There are some phrases which just stick in your mind after you first hear them and ‘unconsidered momentum’ was one of those for me.  I was with a small group of folk who all had a lot of experience in trying to initiate and encourage change and growth in churches in Scotland and we were there to journey together for two days and learn from one another.

It is an interesting phrase, as it implies there is movement, there is even forward movement, but it is not the kind of movement that is necessarily a healthy one.    It represents continuing on a path out of habit, rather than intentional choice, or evaluating whether it is still necessary or beneficial.  Particularly it doesn’t take into account whether goals have changed, or the context has changed which gave rise to the practice in the first place.

Covid was an interesting time as suddenly we were forced to stop a lot of things in our personal and communal lives which we did out of habit.  This included going to church and a lot of activities within church.   There are a number of people who never returned to church after Covid as they became aware that their church attendance had been largely ‘unconsidered momentum’.  

Recently I have had two conversations with church leaders who were able to point to changes they needed to make to their church life which the halt of things during covid simply made it a lot easier to go through with.  It gave folk an opportunity to ask, ‘if we were not already doing this would we start this now??’

We shouldn’t need a pandemic to give us the courage to ask these questions.   We can start by talking about church ‘growth’ using organic and even botanical language as opposed to structural and organisational terms.    In this way we assess the value of something by whether it is life enhancing or  relationship deepening or empowering or spiritually insightful and so on. 

These metrics are very different from quantitative measures, which of course have a place, just as structures do.  If we are to move into a future of hope we need to start doing a lot more considering about our momentum.  For there is no standing still, no neutral gear, our churches are all moving in some direction.  We need to check whether what we do is still fitting the context we are in, or the changing demographics, is it still beneficial and if so to who and who are the people who are not here?

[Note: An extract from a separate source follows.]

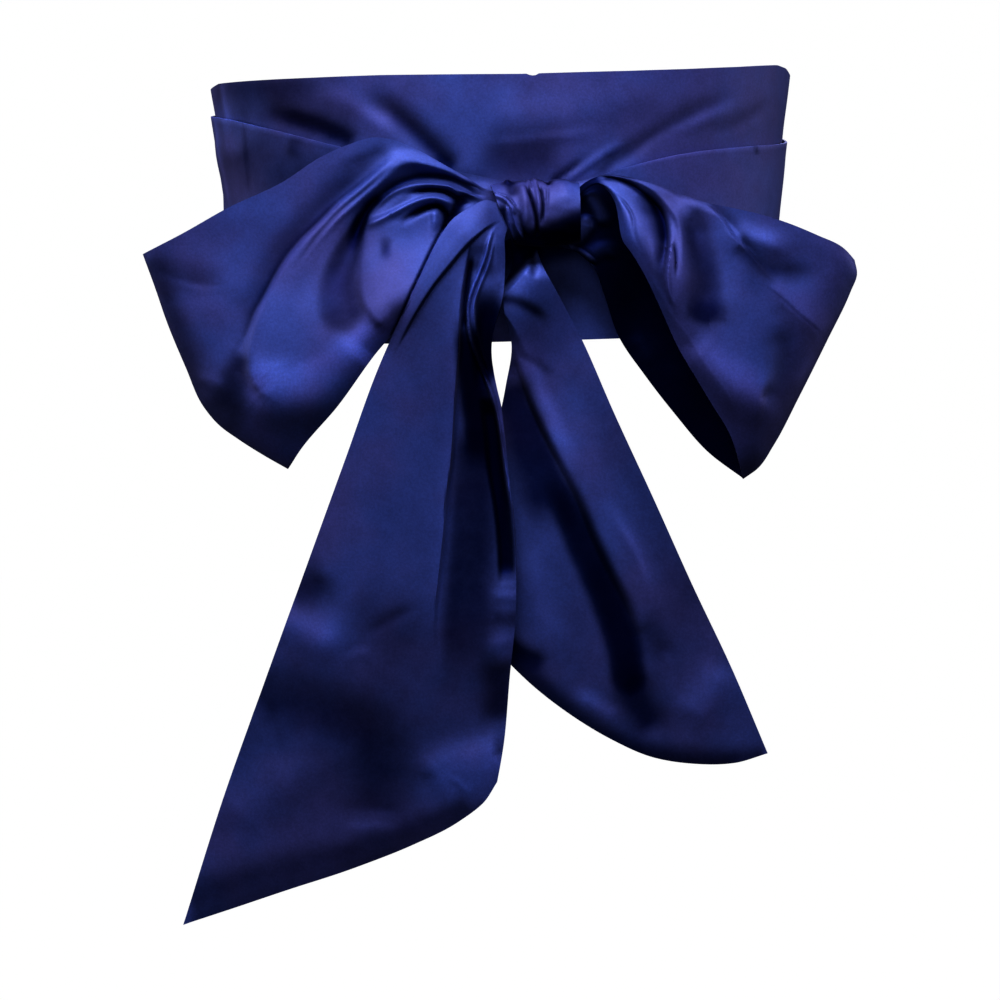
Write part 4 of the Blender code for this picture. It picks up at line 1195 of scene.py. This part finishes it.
# The tails' folds: (x, z)
# Their tones paint shade in the recesses and under the knot, and highlights on the folds
LEFT_TAIL_FOLDS = (
    Fold("strip along the edge", ((-1.5, -4.7), (-7, -6.9), (-13.8, -12.1), (-19.4, -17.4),
         (-25, -23.9), (-31.8, -31.8), (-38.7, -41.6), (-45.6, -53.1), (-51, -63)), 2.6, 1, 9.5, 0.08,
         crest=4, widen=0.8, tone=-0.08),
    shade("shade beside the strip", ((-6, -7.4), (-13.4, -12.8), (-19, -18.1), (-24.6, -24.6),
          (-31.4, -32.4), (-38.3, -42.1), (-45.2, -53.6), (-50.5, -63.4), (-55, -73)), -0.26, 11, 0.8,
          0.1, 0.4, widen=1.3),
    Fold("set-back side", ((-14, -14), (-16.4, -28), (-18.4, -39), (-19.4, -51), (-20.3, -66),
         (-21.6, -78), (-23, -94), (-24.4, -112), (-27.4, -130), (-28.8, -148), (-31.2, -166),
         (-33.4, -184), (-33, -202), (-31.8, -220)), -4.6, 19, 1.3, 0.08, 0.55, crest=6, widen=1.5,
         steps=28),
    Fold("main fold edge", ((-16, -20), (-19.2, -40), (-21.3, -66), (-24, -94), (-28.2, -130),
         (-32, -166), (-34, -190), (-33, -222)), 0.6, 0.8, 4, 0.12, 0.4, widen=1.2, tone=0.08,
         steps=28),
    shade("grey of the set-back side", ((-15, -96), (-16, -112), (-18, -130), (-19.5, -148),
          (-22, -170), (-24, -195), (-25, -228)), -0.48, 14, 8.6, 0.1, 0.4, crest=5),
    Fold("dark by the fold edge", ((-14.8, -21), (-16.4, -29), (-18.1, -40), (-18.9, -52)), -1, 1.2,
         1.2, 0.15, 0.1, tone=-0.7),
    shade("black of the set-back side", ((-17.6, -46), (-17.6, -56), (-17, -68), (-16.2, -80),
          (-14.6, -94), (-13.2, -118)), -0.85, 8, 5.5, 0.2, crest=4),
    Fold("second strip", ((-2.7, -9), (-3.1, -17.8), (-3.1, -26.6), (-2.2, -36)), 0.8, 3, 1.8, 0.1, 0.2,
         crest=3, tone=0.06),
    Fold("dark of the recess", ((-8, -32), (-8.2, -42), (-8.5, -54), (-9.5, -66), (-9, -80)), -3, 6.5,
         6, 0.35, 0.2, crest=4, widen=0.8, tone=-0.85),
    Fold("dark by the edge", ((-10, -84), (-8, -100), (-7, -116), (-4.9, -131), (-3.4, -149),
         (-3.2, -170)), -2.6, 4.2, 2.8, 0.1, 0.12, crest=4, tone=-0.82),
    Fold("first finished edge", ((-2.6, -6.8), (-6, -11.1), (-8.4, -19.9), (-11.9, -28.6),
         (-15.4, -36.2), (-17.2, -42.5), (-17.3, -51), (-16, -59.3), (-13.2, -68), (-9, -78),
         (-5.2, -92), (-3.2, -107), (-1, -123), (1, -139)), 2.2, 0.8, 0.9, 0.1, 0.12, tone=0.42,
         steps=28),
    Fold("second finished edge", ((-4.4, -12.3), (-7.4, -24.3), (-12.1, -35.2), (-14.4, -42.5),
         (-14.2, -51), (-12.4, -60), (-9.6, -69), (-5.4, -80)), 1.4, 0.7, 0.7, 0.2, 0.2, tone=0.34,
         steps=24),
    Fold("end of the recess", ((-10, -174.5), (-4, -174.5), (2, -175)), 0.5, 2.6, 2.8, 0.3, 0.2,
         tone=0.05),
    shade("dark below it", ((-10, -184), (-4, -185), (2, -185)), -0.34, 4, 4, 0.3, 0.2),
    Fold("low right light", ((-13, -198), (-6, -196), (1, -195)), 0.4, 3.4, 3.4, 0.3, tone=0.06),
    Fold("dark side", ((-5, -201), (-6.5, -212), (-7, -226), (-5, -238)), -1, 9, 8, 0.25, crest=2.2,
         tone=-0.46),
    Fold("upper dark patch", ((-101, -173), (-91, -169), (-82, -160)), -0.7, 11, 9, 0.2, 0.4,
         tone=-0.42),
    Fold("bright patch", ((-108, -181), (-98, -185), (-86, -192), (-72, -201)), 2, 11, 11, 0.15, 0.4),
    shade("shine of the patch", ((-105, -181), (-95, -185), (-84, -191), (-73, -198)), 0.24, 7, 6.5,
          0.15, 0.4),
    Fold("slanting crease", ((-40, -176), (-56.6, -184), (-70, -191.5)), -0.4, 2.6, 3.2, 0.4,
         tone=-0.14),
    Fold("slanting shine", ((-64, -198), (-70, -198.5), (-78, -202)), 0.3, 2.6, 2.2, 0.3, 0.4,
         tone=0.12),
    shade("quiet middle", ((-74, -172), (-54, -184), (-44, -202)), -0.14, 16, 15, 0.2),
    Fold("dark zone", ((-122, -226), (-108, -218), (-95, -221.5), (-79, -228), (-66, -238),
         (-62.5, -256), (-64, -280)), -1.6, 14, 15, 0.1, 0.1, crest=2.2, widen=1.1, tone=-0.3),
    shade("quiet lower half", ((-108, -240), (-70, -240), (-50, -232), (-46, -216)), -0.16, 34, 34, 0,
          0, crest=3),
    Fold("low left light", ((-134, -280), (-120, -266), (-106, -257), (-90, -262)), 1.6, 12, 12, 0.25,
         tone=0.1),
    Fold("low right shine", ((-42, -258), (-30, -251), (-18, -249), (-8, -247)), 1.8, 9, 16, 0.2, 0.1,
         crest=2.2, tone=0.26),
    Fold("corner crease", ((-31, -256), (-25, -261), (-20, -266)), 0.3, 1.4, 1.4, 0.3, tone=0.06),
    shade("shade of the hem", ((-154, -312), (-135, -305), (-110, -298), (-81, -291), (-52, -282),
          (-34, -275), (-20, -268)), -0.36, 9, 14, 0.05, 0.05, widen=0.5),
    Fold("rolled hem", ((-154, -327), (-135, -321), (-104, -311), (-75, -302), (-48, -292), (-27, -282),
         (-12, -271)), -1.2, 5, 5, 0.05, 0.05),
    Slack(0.35, 60, 31),
)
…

As Steve Aisthorpe writes in “Re-Wilding the Church”  The trouble with listening is you don’t know what you will hear until is too late.  Listening is a risky, threshold activity’ .  And this listening is multi directional: to our own hearts, to scripture, to our neighbours in the community, to God,  to others within the church.   

It is exciting though…I for one would rather not live too much of my life as unconsidered momentum ( we will not be able to avoid it entirely!).

 
I’d like to end with a wonderful quote from the film Conclave when the Cardinals are in a heated discussion about the nature of the church and a rather minor figure says from the back ‘Church is what we do next’.